Innanzi tutto, come ho detto, accentuerà il conflitto tra le esigenze dei militari, che considerano l’informazione parte integrante della strategia, e quelle degli inviati. In secondo luogo, creerà una suddivisione netta tra i cinquecento autorizzati a vedere e tutti gli altri giornalisti, accampati negli alberghi lontani dai fronti. (Di questo fenomeno abbiamo già avuto le prime avvisaglie nei giorni scorsi, quando l’inviata di una televisione italiana ha ripetutamente iniziato le sue corrispondenze con la frase: “Sto vedendo il telegiornale della Tv di Bagdad e queste sono le notizie…”).

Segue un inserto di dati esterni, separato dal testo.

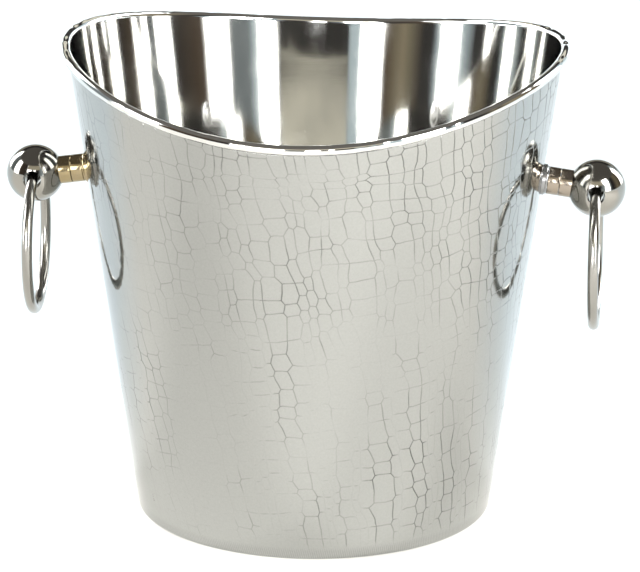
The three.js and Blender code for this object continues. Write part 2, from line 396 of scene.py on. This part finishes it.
inside = inset + BUCKET_SHEET
outline = [
    (0, FLOOR_UNDERSIDE),
    *corner_arc(inset, FLOOR_UNDERSIDE, CORNER, -90, -lean),
    (wall_radius(SADDLE_FROM) - inset, SADDLE_FROM),
    (wall_radius(SADDLE_FULL) - inset, SADDLE_FULL),
    *arc(curl_middle, RIM_HEIGHT, CURL_RADIUS - BUCKET_SHEET, 180, -110, 16),
    *arc(curl_middle, RIM_HEIGHT, CURL_RADIUS, -110, 180, 24),
    (wall_radius(SADDLE_FULL) - inside, SADDLE_FULL),
    (wall_radius(SADDLE_FROM) - inside, SADDLE_FROM),
    *corner_arc(inside, FLOOR_UNDERSIDE + BUCKET_SHEET, CORNER - BUCKET_SHEET, -lean, -90),
    (0, FLOOR_UNDERSIDE + BUCKET_SHEET),
]
bucket_mesh = spun(outline, BODY_STEPS)
rng = random.Random(3)
NICKS = 64
nicks = [
    (rng.uniform(-math.pi, math.pi), rng.uniform(1.2, 4) * MM, rng.uniform(0.05, 0.18) * MM)
    for _ in range(NICKS)
]
for vert in bucket_mesh.verts:
    spread = math.hypot(vert.co.x, vert.co.y)
    from_curl = Vector((spread - curl_middle, vert.co.z - RIM_HEIGHT))
    if abs(from_curl.length - CURL_RADIUS) > 0.01 * MM or from_curl.x < -CURL_RADIUS / 2:
        continue
    around = math.atan2(vert.co.y, vert.co.x)
    dent = 0
    for middle, width, depth in nicks:
        away = abs((around - middle + math.pi) % math.tau - math.pi) * spread / width
        dent = max(dent, depth * (1 - away**4)) if away < 1 else dent
    shift = from_curl.normalized() * -dent
    vert.co.x *= 1 + shift.x / spread
    vert.co.y *= 1 + shift.x / spread
    vert.co.z += shift.y
saddled(bucket_mesh)
inner_bucket = piece(bucket_mesh, "inner_bucket_fine", steel, "bucket", "polished_steel", "inner_bucket")

# ---- Rim wire ----
# The round steel wire that the rim is curled over, shut in by the curl.
wire_steel, wire_shader = metal("wire_steel", (0.5, 0.5, 0.49))
finished(wire_steel, wire_shader, 0.01 * MM, 0.002 * MM, 0.3, 0.4)
wire_slots = frame["nodes"]["rim_wire"].data.materials
wire_slots.clear()
wire_slots.append(wire_steel)

# ---- Textured sleeve ----
# Thin satin sheet rolled round the bucket, pressed all over with the scales of a reptile's skin: long
# wavy lines up the wall and fainter ones across. It tucks under the curl and folds in under the floor.
COLUMNS = 300
ROWS = 93
LINE_STEP = 1000
PLAIN_BAND = 5.5 * MM
LEAN = 0.16
ROW_RISE = 9 * MM
RISE_TURN = math.radians(25)
ROW_WAVE = 1.5 * MM
SWAY = 2.6 * MM
SWAY_SCALE = 55
EASING = 9
UNEVENNESS = 0.12 * MM
FADE_FROM = 120 * MM
FADE_SHARE = 0.38
GROOVE_WIDTH = 0.84 * MM
GROOVE_DEPTH = 0.12 * MM
SLEEVE_CORNER = 2 * MM
SATIN = (0.385, 0.388, 0.374)
# The colour the sheet goes darker to in the grooves, and the colour of the painted shadow along its top edge
# under the curl.
GROOVE_DARK_AND_SHADOW = (0.06, 0.059, 0.052)
GROOVE_ROUGHNESS = 0.5
# How dark the painted shadow under the curl makes the sheet's top edge.
EDGE_SHADOW = 0.85
HEM = 8 * MM
SLEEVE_TOP = RIM_HEIGHT - CURL_RADIUS - SHEET_GAP

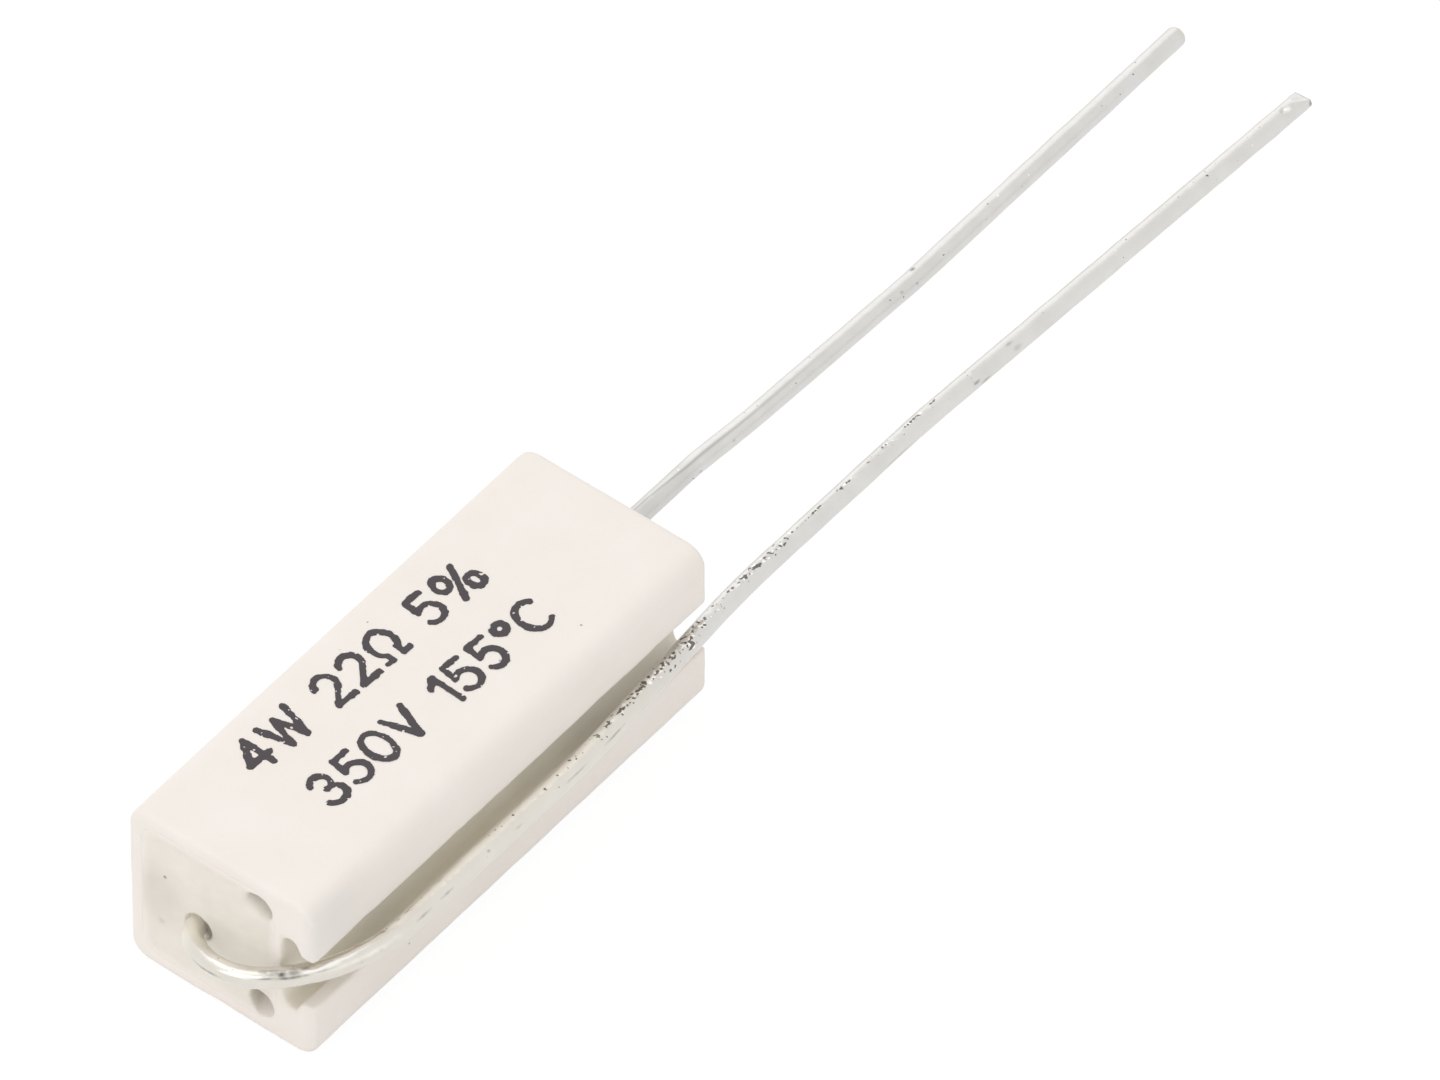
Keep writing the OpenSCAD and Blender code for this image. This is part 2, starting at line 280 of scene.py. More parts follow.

Infine aumenterà quella che Nik Gowin, specialista americano di queste problematiche, chiama “il caos del supermercato”, cioè una crescita spropositata del volume delle notizie destinate a rendere l’informazione meno attendibile. Questo perché poche organizzazioni mediatiche avranno le strutture capaci di selezionare le notizie, usarle per la realizzazione di un quadro completo della situazione, gerarchizzarle e fornire il tutto con la tempistica del real time. Insomma, a una maggiore libertà (relativa) del giornalismo sul campo corrisponderà una riduzione tecnica delle fonti di elaborazione. I grandi gestori diventeranno, per le televisioni, la ITN di Londra, le tedesche ARD e ZDF, la stessa BBC, forte dei suoi 250 corrispondenti nel mondo e dei suoi 42 uffici all’estero, per non parlare di alcuni network americani. Lo steso vale per le grandi agenzie di stampa.

Nell’ambito della guerra che vede il debutto del giornalismo ipertecnologico avremo dunque tre categorie di informazione: quella di serie A, degli ospiti al fronte, con tutte le limitazioni previste; quella di serie B, degli inviati d’albergo nelle retrovie; quella di serie C, certamente la più potente, costituita dalla agenzie, destinate a fornire il “preconfezionato” (e spesso il politicamente controllato) a migliaia di piccoli giornali e di televisioni di media grandezza.

La novità degli embedded e dell’alta tecnologia non risolve per ora il problema del Grande Fratello incombente.